**Stated task:** Write out exactly the lines below that run from the one containing "attach(made, body)" through the one containing "return material, surface", both included, with no other lines.

**Information provided:**

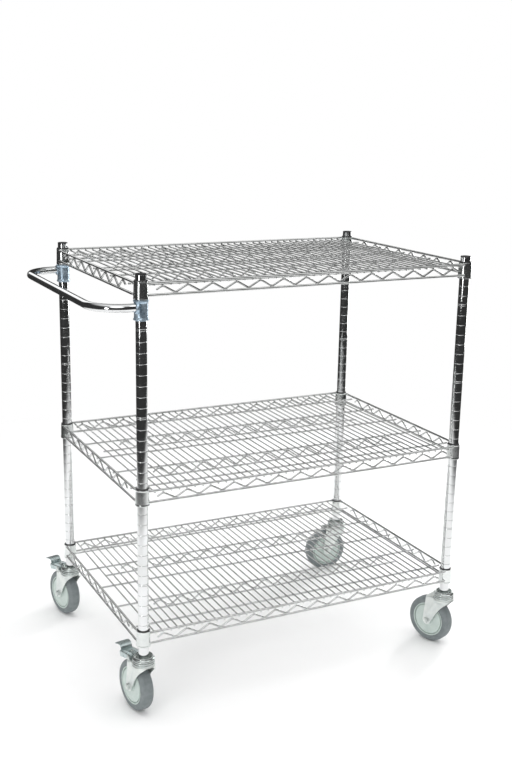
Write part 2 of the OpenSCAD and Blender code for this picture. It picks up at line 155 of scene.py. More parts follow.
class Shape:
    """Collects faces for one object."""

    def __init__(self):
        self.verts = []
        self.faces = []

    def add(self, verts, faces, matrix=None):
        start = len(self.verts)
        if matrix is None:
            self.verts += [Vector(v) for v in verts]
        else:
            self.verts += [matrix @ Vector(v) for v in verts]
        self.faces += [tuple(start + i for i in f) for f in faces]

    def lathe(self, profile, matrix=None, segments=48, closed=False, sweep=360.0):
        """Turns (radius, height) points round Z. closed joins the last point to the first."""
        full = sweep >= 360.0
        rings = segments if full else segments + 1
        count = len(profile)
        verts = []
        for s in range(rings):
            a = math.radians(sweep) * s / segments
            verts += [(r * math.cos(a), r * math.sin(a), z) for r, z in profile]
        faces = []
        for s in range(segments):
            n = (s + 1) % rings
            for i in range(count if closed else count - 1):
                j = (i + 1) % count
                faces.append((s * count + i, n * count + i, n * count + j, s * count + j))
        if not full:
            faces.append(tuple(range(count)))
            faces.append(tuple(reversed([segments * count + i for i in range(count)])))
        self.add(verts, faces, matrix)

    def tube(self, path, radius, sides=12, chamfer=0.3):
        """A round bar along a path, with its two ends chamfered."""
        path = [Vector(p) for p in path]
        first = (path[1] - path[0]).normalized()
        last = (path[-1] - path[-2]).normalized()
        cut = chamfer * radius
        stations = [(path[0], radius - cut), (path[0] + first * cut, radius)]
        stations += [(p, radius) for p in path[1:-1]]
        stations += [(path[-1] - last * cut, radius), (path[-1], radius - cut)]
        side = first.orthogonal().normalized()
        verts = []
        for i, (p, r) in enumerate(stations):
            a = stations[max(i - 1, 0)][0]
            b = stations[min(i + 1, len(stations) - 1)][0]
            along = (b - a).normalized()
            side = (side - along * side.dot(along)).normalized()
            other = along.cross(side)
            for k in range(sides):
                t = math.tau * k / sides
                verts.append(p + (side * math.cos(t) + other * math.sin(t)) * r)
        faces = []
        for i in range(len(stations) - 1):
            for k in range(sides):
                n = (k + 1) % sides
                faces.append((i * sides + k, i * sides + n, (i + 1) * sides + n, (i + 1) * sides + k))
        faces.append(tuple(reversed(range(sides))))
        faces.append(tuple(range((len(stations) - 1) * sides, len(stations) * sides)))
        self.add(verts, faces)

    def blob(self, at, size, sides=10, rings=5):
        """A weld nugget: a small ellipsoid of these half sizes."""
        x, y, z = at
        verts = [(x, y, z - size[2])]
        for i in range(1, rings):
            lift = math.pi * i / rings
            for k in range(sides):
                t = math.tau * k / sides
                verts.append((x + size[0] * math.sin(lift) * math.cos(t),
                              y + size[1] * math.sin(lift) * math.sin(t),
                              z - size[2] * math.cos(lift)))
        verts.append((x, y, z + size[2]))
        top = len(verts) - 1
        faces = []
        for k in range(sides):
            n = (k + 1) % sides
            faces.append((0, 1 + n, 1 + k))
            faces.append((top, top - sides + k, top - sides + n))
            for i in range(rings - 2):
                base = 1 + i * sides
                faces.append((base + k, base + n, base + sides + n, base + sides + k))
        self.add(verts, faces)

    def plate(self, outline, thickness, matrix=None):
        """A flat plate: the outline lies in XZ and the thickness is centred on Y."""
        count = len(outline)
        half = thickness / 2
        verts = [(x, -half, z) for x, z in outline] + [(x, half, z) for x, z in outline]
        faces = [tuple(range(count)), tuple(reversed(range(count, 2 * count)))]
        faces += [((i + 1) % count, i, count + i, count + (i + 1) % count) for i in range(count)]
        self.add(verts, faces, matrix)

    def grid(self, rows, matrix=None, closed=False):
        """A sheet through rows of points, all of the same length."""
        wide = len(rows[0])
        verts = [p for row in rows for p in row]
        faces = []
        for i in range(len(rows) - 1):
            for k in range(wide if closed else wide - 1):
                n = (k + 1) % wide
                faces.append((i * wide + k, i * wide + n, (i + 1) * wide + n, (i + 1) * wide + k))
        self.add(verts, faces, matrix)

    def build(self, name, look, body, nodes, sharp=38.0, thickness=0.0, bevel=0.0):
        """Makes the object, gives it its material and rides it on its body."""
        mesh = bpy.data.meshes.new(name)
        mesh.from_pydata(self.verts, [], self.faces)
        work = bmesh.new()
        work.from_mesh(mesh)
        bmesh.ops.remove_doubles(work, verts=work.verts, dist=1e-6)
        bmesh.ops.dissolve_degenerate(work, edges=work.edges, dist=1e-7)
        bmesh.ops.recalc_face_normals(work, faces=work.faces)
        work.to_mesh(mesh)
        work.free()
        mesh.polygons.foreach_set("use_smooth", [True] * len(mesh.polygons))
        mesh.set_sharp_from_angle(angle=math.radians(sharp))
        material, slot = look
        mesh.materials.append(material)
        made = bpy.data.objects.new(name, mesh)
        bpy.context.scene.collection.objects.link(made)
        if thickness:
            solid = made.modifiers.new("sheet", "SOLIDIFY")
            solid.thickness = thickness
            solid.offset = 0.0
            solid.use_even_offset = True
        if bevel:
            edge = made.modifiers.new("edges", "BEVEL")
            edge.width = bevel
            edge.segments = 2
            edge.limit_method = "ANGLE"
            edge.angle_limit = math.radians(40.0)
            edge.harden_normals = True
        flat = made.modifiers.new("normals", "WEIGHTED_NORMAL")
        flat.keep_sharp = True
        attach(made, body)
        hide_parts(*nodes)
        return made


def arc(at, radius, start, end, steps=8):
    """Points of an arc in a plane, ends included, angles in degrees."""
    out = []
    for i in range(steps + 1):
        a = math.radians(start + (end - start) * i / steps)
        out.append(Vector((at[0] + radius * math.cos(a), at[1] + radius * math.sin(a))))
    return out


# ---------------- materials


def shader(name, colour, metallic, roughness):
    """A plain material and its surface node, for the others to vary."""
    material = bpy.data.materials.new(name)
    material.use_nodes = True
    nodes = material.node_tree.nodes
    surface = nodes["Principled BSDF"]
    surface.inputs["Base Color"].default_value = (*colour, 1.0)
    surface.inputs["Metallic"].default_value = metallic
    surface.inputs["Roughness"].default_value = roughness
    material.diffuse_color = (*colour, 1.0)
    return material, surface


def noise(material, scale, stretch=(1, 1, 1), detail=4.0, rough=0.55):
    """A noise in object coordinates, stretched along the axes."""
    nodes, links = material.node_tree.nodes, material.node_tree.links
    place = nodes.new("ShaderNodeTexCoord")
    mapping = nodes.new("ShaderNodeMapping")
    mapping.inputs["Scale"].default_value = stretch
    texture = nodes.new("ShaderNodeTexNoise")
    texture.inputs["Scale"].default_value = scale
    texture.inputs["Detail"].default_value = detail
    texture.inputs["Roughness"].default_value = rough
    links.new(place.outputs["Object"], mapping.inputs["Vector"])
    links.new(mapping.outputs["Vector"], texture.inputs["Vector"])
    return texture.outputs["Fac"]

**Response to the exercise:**
        attach(made, body)
        hide_parts(*nodes)
        return made


def arc(at, radius, start, end, steps=8):
    """Points of an arc in a plane, ends included, angles in degrees."""
    out = []
    for i in range(steps + 1):
        a = math.radians(start + (end - start) * i / steps)
        out.append(Vector((at[0] + radius * math.cos(a), at[1] + radius * math.sin(a))))
    return out


# ---------------- materials


def shader(name, colour, metallic, roughness):
    """A plain material and its surface node, for the others to vary."""
    material = bpy.data.materials.new(name)
    material.use_nodes = True
    nodes = material.node_tree.nodes
    surface = nodes["Principled BSDF"]
    surface.inputs["Base Color"].default_value = (*colour, 1.0)
    surface.inputs["Metallic"].default_value = metallic
    surface.inputs["Roughness"].default_value = roughness
    material.diffuse_color = (*colour, 1.0)
    return material, surface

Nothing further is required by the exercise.